▸ **Records for this exercise**:
<<<<

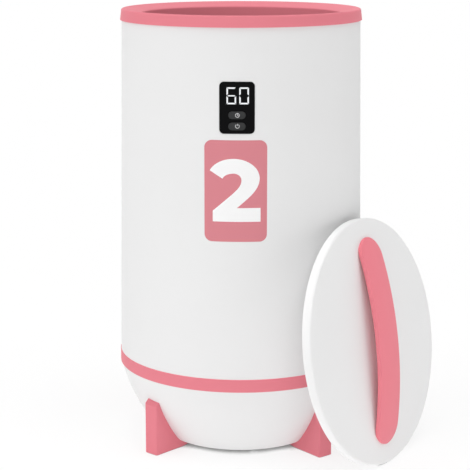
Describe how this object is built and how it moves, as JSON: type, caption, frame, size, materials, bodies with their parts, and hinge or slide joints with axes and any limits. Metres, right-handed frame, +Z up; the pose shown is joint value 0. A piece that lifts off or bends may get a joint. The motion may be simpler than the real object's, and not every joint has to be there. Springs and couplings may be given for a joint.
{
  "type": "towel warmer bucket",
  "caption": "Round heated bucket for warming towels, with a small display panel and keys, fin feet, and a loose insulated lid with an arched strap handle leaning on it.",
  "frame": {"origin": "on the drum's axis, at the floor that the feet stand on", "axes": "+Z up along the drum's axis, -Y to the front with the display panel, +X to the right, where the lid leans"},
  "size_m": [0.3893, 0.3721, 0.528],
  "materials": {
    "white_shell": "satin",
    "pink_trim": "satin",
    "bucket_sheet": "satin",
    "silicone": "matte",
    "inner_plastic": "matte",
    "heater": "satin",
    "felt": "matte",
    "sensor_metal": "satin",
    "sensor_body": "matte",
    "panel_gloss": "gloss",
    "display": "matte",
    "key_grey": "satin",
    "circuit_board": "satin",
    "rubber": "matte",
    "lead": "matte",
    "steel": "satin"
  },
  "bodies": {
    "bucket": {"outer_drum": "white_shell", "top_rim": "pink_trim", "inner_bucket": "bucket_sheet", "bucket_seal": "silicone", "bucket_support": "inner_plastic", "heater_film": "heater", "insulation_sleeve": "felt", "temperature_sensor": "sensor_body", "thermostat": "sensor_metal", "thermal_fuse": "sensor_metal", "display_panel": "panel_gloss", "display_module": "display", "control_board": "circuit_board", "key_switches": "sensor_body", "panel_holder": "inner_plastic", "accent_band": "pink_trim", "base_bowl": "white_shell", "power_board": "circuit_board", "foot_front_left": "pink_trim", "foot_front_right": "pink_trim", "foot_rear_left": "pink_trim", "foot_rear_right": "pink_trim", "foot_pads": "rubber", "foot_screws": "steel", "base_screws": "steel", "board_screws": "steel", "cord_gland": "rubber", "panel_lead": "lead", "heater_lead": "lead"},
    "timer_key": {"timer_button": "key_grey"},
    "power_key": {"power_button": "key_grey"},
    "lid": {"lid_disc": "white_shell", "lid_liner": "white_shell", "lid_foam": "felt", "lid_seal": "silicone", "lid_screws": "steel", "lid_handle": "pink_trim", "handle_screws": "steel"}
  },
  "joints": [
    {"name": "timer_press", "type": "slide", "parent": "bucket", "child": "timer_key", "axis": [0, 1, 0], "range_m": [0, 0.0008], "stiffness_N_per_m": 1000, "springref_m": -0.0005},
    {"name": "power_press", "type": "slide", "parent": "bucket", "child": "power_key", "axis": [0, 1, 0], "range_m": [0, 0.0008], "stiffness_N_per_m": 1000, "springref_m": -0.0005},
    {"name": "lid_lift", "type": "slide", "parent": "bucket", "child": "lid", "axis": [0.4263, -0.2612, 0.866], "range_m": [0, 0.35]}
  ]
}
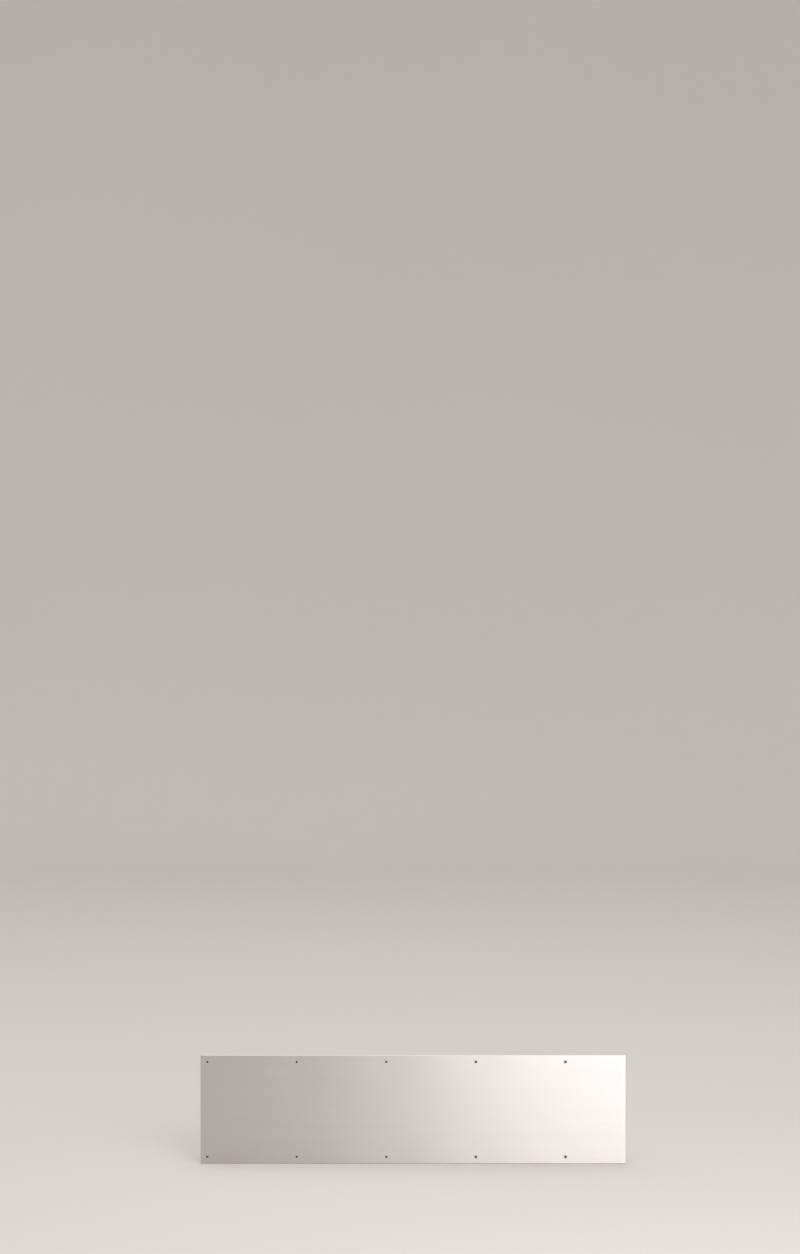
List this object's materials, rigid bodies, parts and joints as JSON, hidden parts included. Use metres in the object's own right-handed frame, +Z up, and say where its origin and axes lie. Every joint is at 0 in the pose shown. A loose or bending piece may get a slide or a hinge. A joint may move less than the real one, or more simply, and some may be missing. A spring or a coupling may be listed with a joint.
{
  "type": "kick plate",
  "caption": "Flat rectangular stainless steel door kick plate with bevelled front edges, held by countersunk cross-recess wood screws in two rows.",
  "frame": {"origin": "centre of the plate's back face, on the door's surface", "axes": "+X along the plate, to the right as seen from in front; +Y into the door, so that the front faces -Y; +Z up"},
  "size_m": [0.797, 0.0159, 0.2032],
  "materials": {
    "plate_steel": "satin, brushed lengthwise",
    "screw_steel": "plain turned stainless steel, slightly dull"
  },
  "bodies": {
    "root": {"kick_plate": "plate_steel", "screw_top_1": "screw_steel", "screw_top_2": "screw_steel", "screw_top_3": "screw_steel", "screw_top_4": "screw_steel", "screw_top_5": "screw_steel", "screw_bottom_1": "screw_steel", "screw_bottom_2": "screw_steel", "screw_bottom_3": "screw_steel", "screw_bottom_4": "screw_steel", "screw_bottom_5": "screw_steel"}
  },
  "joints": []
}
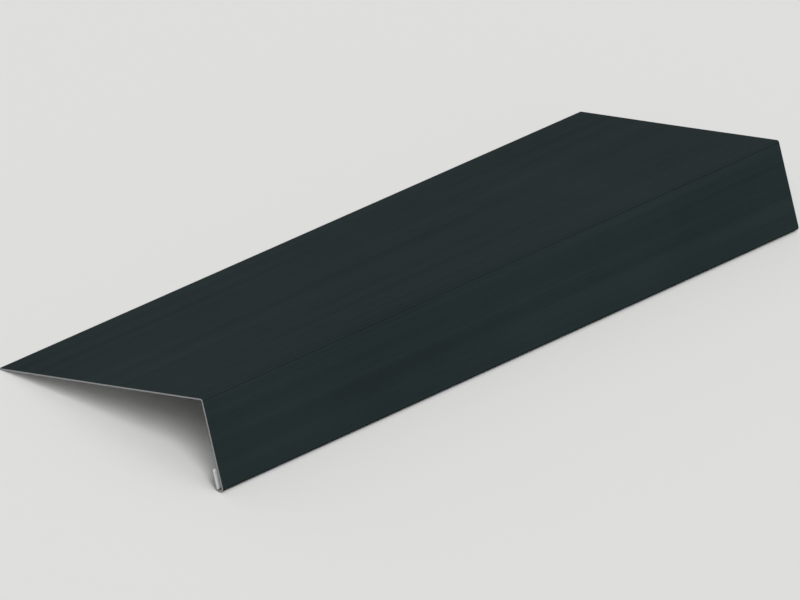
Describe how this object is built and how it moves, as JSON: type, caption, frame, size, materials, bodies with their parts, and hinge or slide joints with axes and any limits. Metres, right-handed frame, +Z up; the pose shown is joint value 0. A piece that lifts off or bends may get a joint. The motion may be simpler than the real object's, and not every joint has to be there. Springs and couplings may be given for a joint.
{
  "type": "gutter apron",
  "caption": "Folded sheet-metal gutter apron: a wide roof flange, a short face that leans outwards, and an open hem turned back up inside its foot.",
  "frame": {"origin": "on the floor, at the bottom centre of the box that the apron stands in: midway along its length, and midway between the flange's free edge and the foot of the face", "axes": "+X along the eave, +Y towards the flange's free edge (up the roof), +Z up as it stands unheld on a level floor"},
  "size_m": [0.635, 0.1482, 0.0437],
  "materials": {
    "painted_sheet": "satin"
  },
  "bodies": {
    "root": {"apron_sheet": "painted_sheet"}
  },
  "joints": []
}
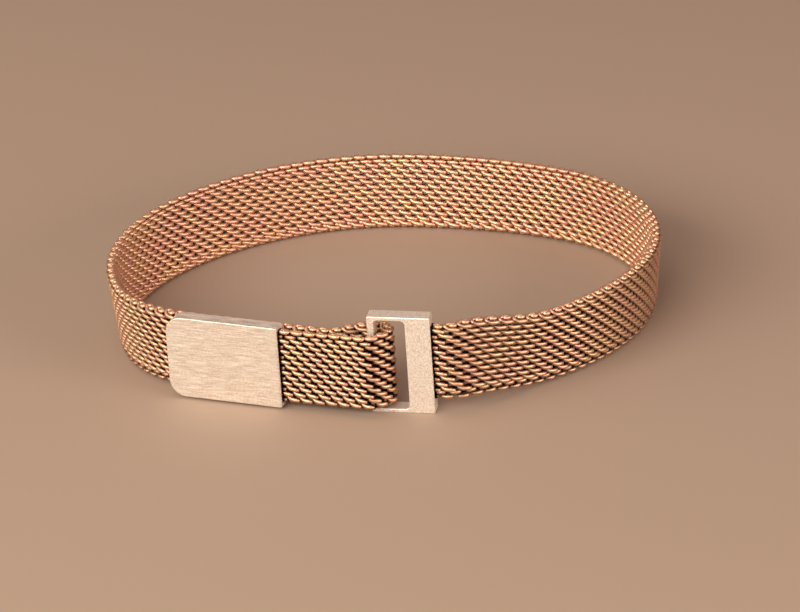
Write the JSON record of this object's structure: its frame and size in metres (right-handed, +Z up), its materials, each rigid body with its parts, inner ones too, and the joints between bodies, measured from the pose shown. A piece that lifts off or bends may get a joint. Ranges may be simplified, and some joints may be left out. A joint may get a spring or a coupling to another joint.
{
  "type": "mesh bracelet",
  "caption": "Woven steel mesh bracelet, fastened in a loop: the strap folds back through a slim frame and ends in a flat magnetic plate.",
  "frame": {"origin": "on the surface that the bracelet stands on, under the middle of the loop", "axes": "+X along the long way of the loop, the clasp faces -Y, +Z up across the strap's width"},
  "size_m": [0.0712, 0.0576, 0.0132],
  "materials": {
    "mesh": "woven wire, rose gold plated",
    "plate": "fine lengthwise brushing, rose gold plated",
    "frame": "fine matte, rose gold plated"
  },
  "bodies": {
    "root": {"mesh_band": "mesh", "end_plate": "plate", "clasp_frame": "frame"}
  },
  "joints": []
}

>>>>

Your task is to print the whole listing again exactly.

▸ **The answer**:
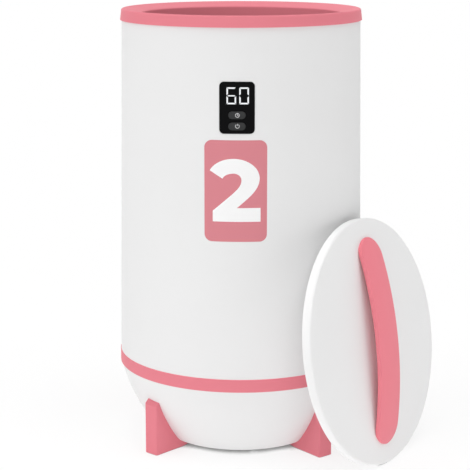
Describe how this object is built and how it moves, as JSON: type, caption, frame, size, materials, bodies with their parts, and hinge or slide joints with axes and any limits. Metres, right-handed frame, +Z up; the pose shown is joint value 0. A piece that lifts off or bends may get a joint. The motion may be simpler than the real object's, and not every joint has to be there. Springs and couplings may be given for a joint.
{
  "type": "towel warmer bucket",
  "caption": "Round heated bucket for warming towels, with a small display panel and keys, fin feet, and a loose insulated lid with an arched strap handle leaning on it.",
  "frame": {"origin": "on the drum's axis, at the floor that the feet stand on", "axes": "+Z up along the drum's axis, -Y to the front with the display panel, +X to the right, where the lid leans"},
  "size_m": [0.3893, 0.3721, 0.528],
  "materials": {
    "white_shell": "satin",
    "pink_trim": "satin",
    "bucket_sheet": "satin",
    "silicone": "matte",
    "inner_plastic": "matte",
    "heater": "satin",
    "felt": "matte",
    "sensor_metal": "satin",
    "sensor_body": "matte",
    "panel_gloss": "gloss",
    "display": "matte",
    "key_grey": "satin",
    "circuit_board": "satin",
    "rubber": "matte",
    "lead": "matte",
    "steel": "satin"
  },
  "bodies": {
    "bucket": {"outer_drum": "white_shell", "top_rim": "pink_trim", "inner_bucket": "bucket_sheet", "bucket_seal": "silicone", "bucket_support": "inner_plastic", "heater_film": "heater", "insulation_sleeve": "felt", "temperature_sensor": "sensor_body", "thermostat": "sensor_metal", "thermal_fuse": "sensor_metal", "display_panel": "panel_gloss", "display_module": "display", "control_board": "circuit_board", "key_switches": "sensor_body", "panel_holder": "inner_plastic", "accent_band": "pink_trim", "base_bowl": "white_shell", "power_board": "circuit_board", "foot_front_left": "pink_trim", "foot_front_right": "pink_trim", "foot_rear_left": "pink_trim", "foot_rear_right": "pink_trim", "foot_pads": "rubber", "foot_screws": "steel", "base_screws": "steel", "board_screws": "steel", "cord_gland": "rubber", "panel_lead": "lead", "heater_lead": "lead"},
    "timer_key": {"timer_button": "key_grey"},
    "power_key": {"power_button": "key_grey"},
    "lid": {"lid_disc": "white_shell", "lid_liner": "white_shell", "lid_foam": "felt", "lid_seal": "silicone", "lid_screws": "steel", "lid_handle": "pink_trim", "handle_screws": "steel"}
  },
  "joints": [
    {"name": "timer_press", "type": "slide", "parent": "bucket", "child": "timer_key", "axis": [0, 1, 0], "range_m": [0, 0.0008], "stiffness_N_per_m": 1000, "springref_m": -0.0005},
    {"name": "power_press", "type": "slide", "parent": "bucket", "child": "power_key", "axis": [0, 1, 0], "range_m": [0, 0.0008], "stiffness_N_per_m": 1000, "springref_m": -0.0005},
    {"name": "lid_lift", "type": "slide", "parent": "bucket", "child": "lid", "axis": [0.4263, -0.2612, 0.866], "range_m": [0, 0.35]}
  ]
}
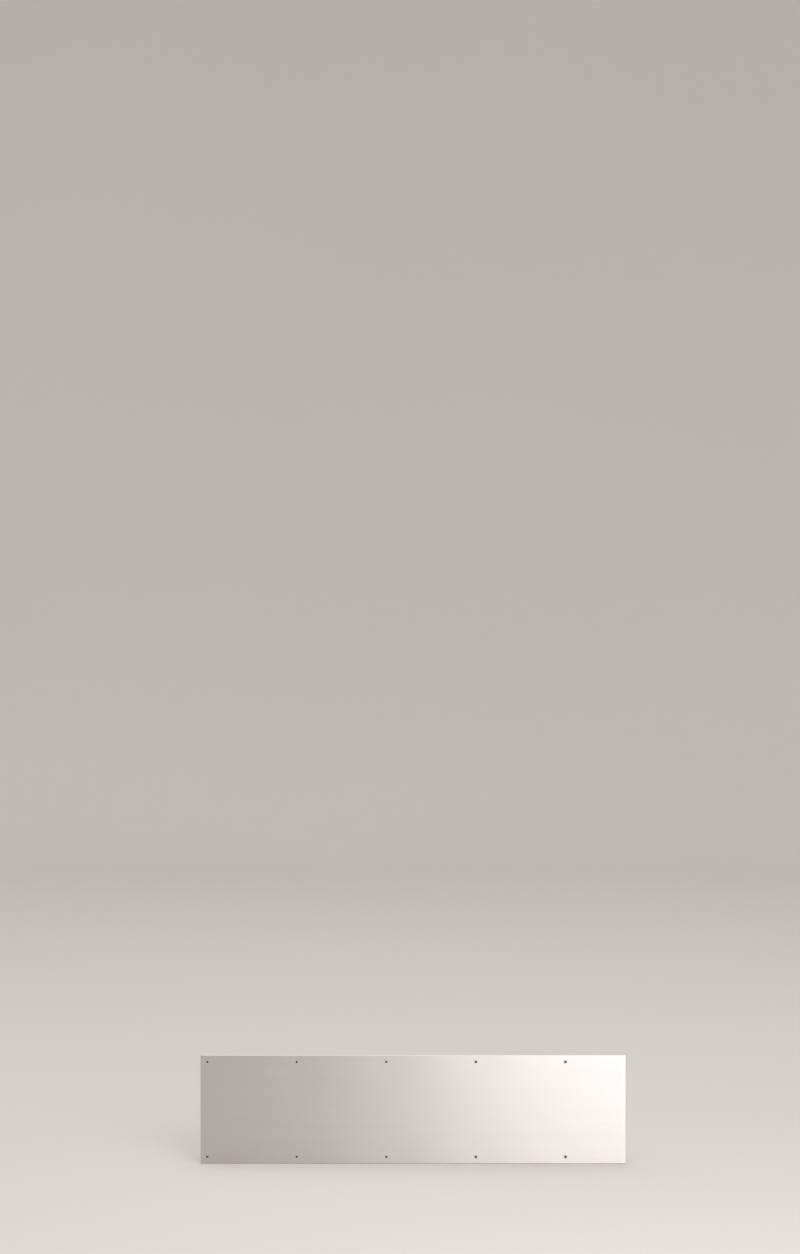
List this object's materials, rigid bodies, parts and joints as JSON, hidden parts included. Use metres in the object's own right-handed frame, +Z up, and say where its origin and axes lie. Every joint is at 0 in the pose shown. A loose or bending piece may get a slide or a hinge. A joint may move less than the real one, or more simply, and some may be missing. A spring or a coupling may be listed with a joint.
{
  "type": "kick plate",
  "caption": "Flat rectangular stainless steel door kick plate with bevelled front edges, held by countersunk cross-recess wood screws in two rows.",
  "frame": {"origin": "centre of the plate's back face, on the door's surface", "axes": "+X along the plate, to the right as seen from in front; +Y into the door, so that the front faces -Y; +Z up"},
  "size_m": [0.797, 0.0159, 0.2032],
  "materials": {
    "plate_steel": "satin, brushed lengthwise",
    "screw_steel": "plain turned stainless steel, slightly dull"
  },
  "bodies": {
    "root": {"kick_plate": "plate_steel", "screw_top_1": "screw_steel", "screw_top_2": "screw_steel", "screw_top_3": "screw_steel", "screw_top_4": "screw_steel", "screw_top_5": "screw_steel", "screw_bottom_1": "screw_steel", "screw_bottom_2": "screw_steel", "screw_bottom_3": "screw_steel", "screw_bottom_4": "screw_steel", "screw_bottom_5": "screw_steel"}
  },
  "joints": []
}
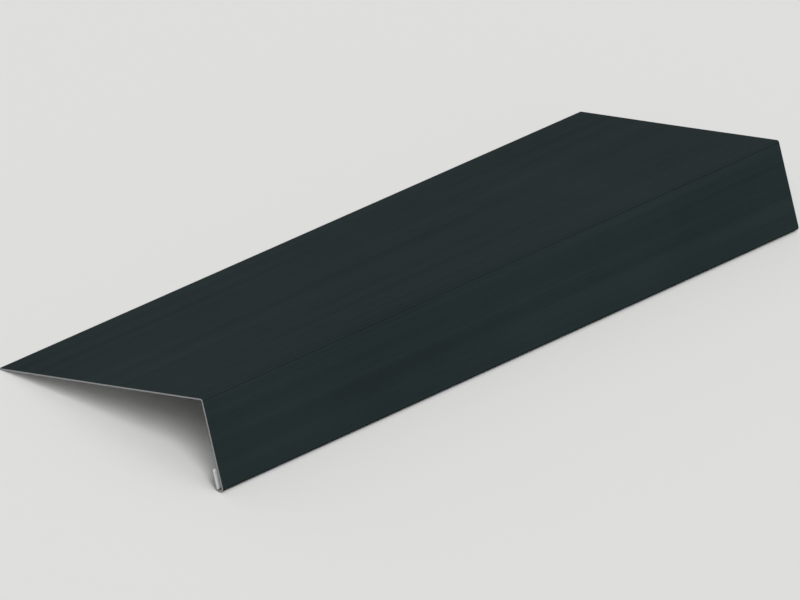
Describe how this object is built and how it moves, as JSON: type, caption, frame, size, materials, bodies with their parts, and hinge or slide joints with axes and any limits. Metres, right-handed frame, +Z up; the pose shown is joint value 0. A piece that lifts off or bends may get a joint. The motion may be simpler than the real object's, and not every joint has to be there. Springs and couplings may be given for a joint.
{
  "type": "gutter apron",
  "caption": "Folded sheet-metal gutter apron: a wide roof flange, a short face that leans outwards, and an open hem turned back up inside its foot.",
  "frame": {"origin": "on the floor, at the bottom centre of the box that the apron stands in: midway along its length, and midway between the flange's free edge and the foot of the face", "axes": "+X along the eave, +Y towards the flange's free edge (up the roof), +Z up as it stands unheld on a level floor"},
  "size_m": [0.635, 0.1482, 0.0437],
  "materials": {
    "painted_sheet": "satin"
  },
  "bodies": {
    "root": {"apron_sheet": "painted_sheet"}
  },
  "joints": []
}
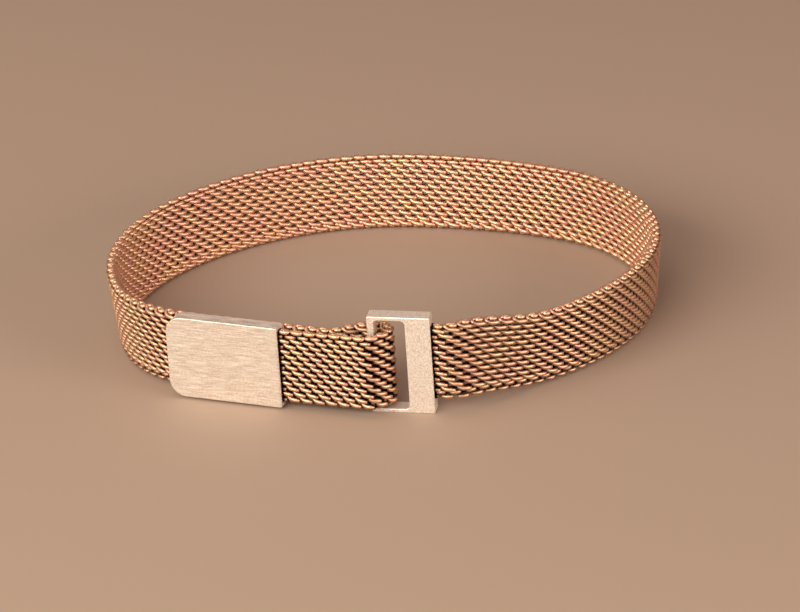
Write the JSON record of this object's structure: its frame and size in metres (right-handed, +Z up), its materials, each rigid body with its parts, inner ones too, and the joints between bodies, measured from the pose shown. A piece that lifts off or bends may get a joint. Ranges may be simplified, and some joints may be left out. A joint may get a spring or a coupling to another joint.
{
  "type": "mesh bracelet",
  "caption": "Woven steel mesh bracelet, fastened in a loop: the strap folds back through a slim frame and ends in a flat magnetic plate.",
  "frame": {"origin": "on the surface that the bracelet stands on, under the middle of the loop", "axes": "+X along the long way of the loop, the clasp faces -Y, +Z up across the strap's width"},
  "size_m": [0.0712, 0.0576, 0.0132],
  "materials": {
    "mesh": "woven wire, rose gold plated",
    "plate": "fine lengthwise brushing, rose gold plated",
    "frame": "fine matte, rose gold plated"
  },
  "bodies": {
    "root": {"mesh_band": "mesh", "end_plate": "plate", "clasp_frame": "frame"}
  },
  "joints": []
}